EDIT: Though, if the server does not have a Content-Length header, you will get an indeterminate progress bar (a kind of spinner, I suppose) in web browsers, if that's the kind of thing you mean?
The normal case is that bandwidth throughput can be estimated well enough to make humans happy. But a broken network throws that out the window and will do its best to find ways to make your progress bar behave weirdly.
I can't remember what it was, but there was a Mac app a very long time ago (System 7 era, in the 90s) - maybe a news reader? - that would eventually hide the progress bar and show a message about bad networking when that happened.

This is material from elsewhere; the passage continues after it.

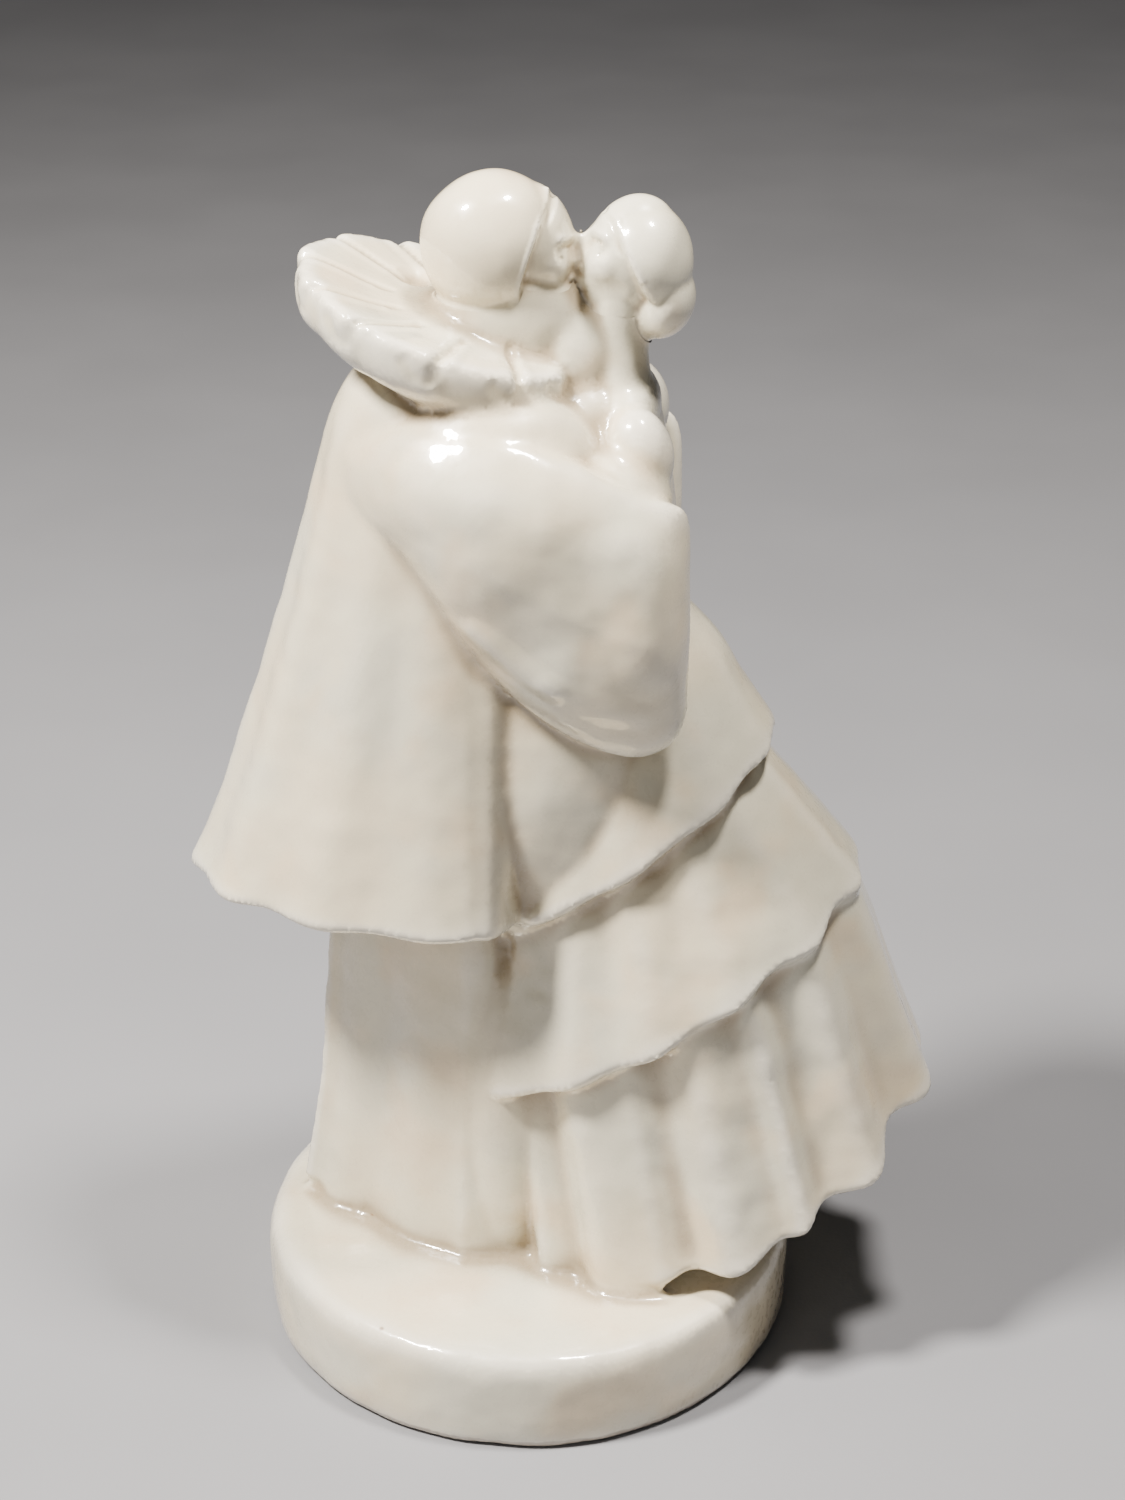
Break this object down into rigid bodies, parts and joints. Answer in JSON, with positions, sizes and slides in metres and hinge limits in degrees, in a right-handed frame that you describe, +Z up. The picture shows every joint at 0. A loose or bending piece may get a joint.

A progress bar will usually present the "expected" duration of several operations, [almost] none of which have a deterministic duration, or a deterministic ratio from one to the other. The best we can do is put heuristics in place to estimate how long the operations will take. We have some choices, such as estimating the total time or estimating each sub-operation separately. We can even use AI for the estimation, if we want to get fancy. But the problem is not tractable, and we'd rather given estimates where we can that just use spinners everywhere.

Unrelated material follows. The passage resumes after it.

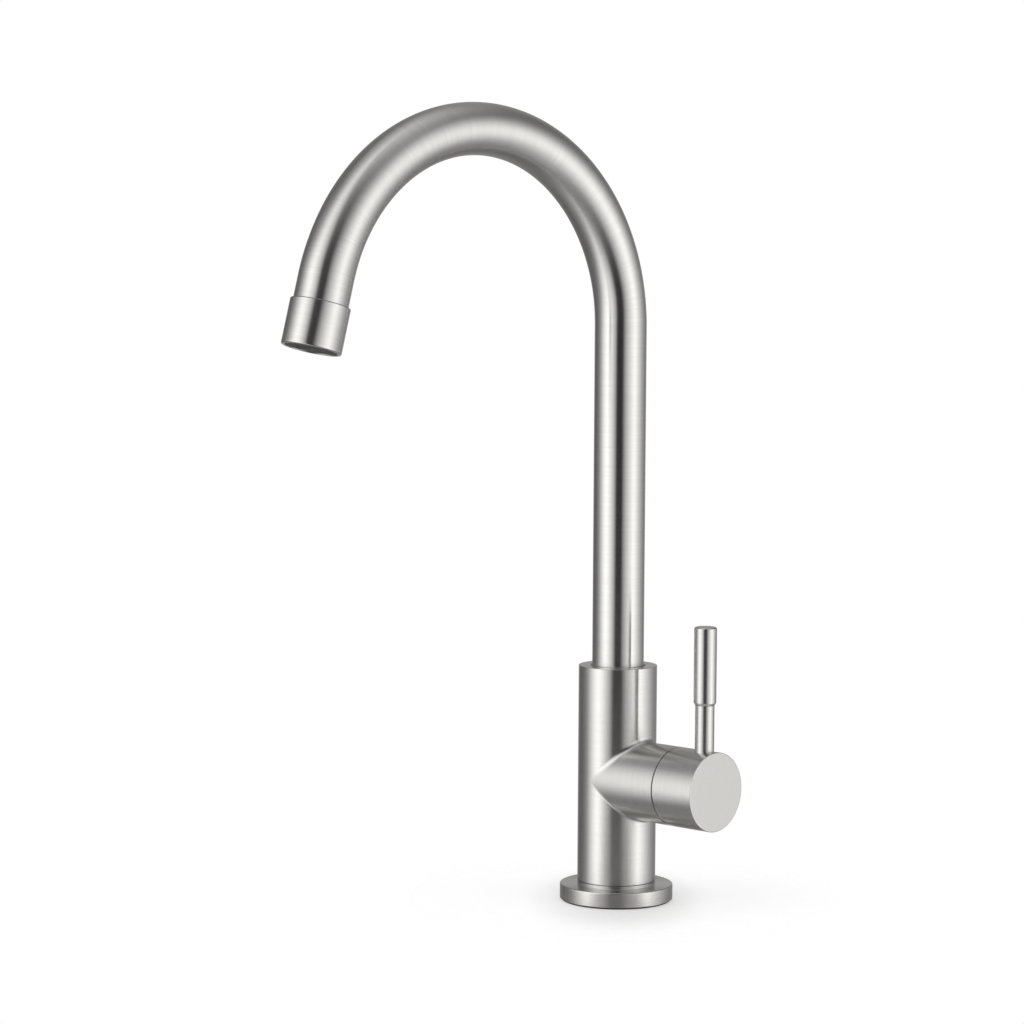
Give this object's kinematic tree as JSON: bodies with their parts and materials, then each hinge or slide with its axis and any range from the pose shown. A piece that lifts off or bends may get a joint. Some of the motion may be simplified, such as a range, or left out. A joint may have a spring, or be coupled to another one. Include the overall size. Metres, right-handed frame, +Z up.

By the way, people do really not expect progress bars to be correct. They may with they were, but not expect.
5 minutes left, 4 minutes, 23 days, 1 minute, 4000 years left.
The last 1% Taking longer the first 99%
If you installed the same software repeatedly get an idea of how long each section of the bar would take.
Windows 3.1 I’m looking at you.
Page 311 of the .NET Framework Design Guidelines has this quote from Chris Sells (then a program manager for .NET, I think):
> Please make progress reporting move forward, if for no other reason than my family makes fun of me when they see a progress report going backwards, as if it's my fault. Personally, I've implemented several progress percentage algorithms and while I often can't get the timing to be smooth through all stages of an operation, at least they always move forward. In fact, I think you'd have to work extra hard to make them move backwards.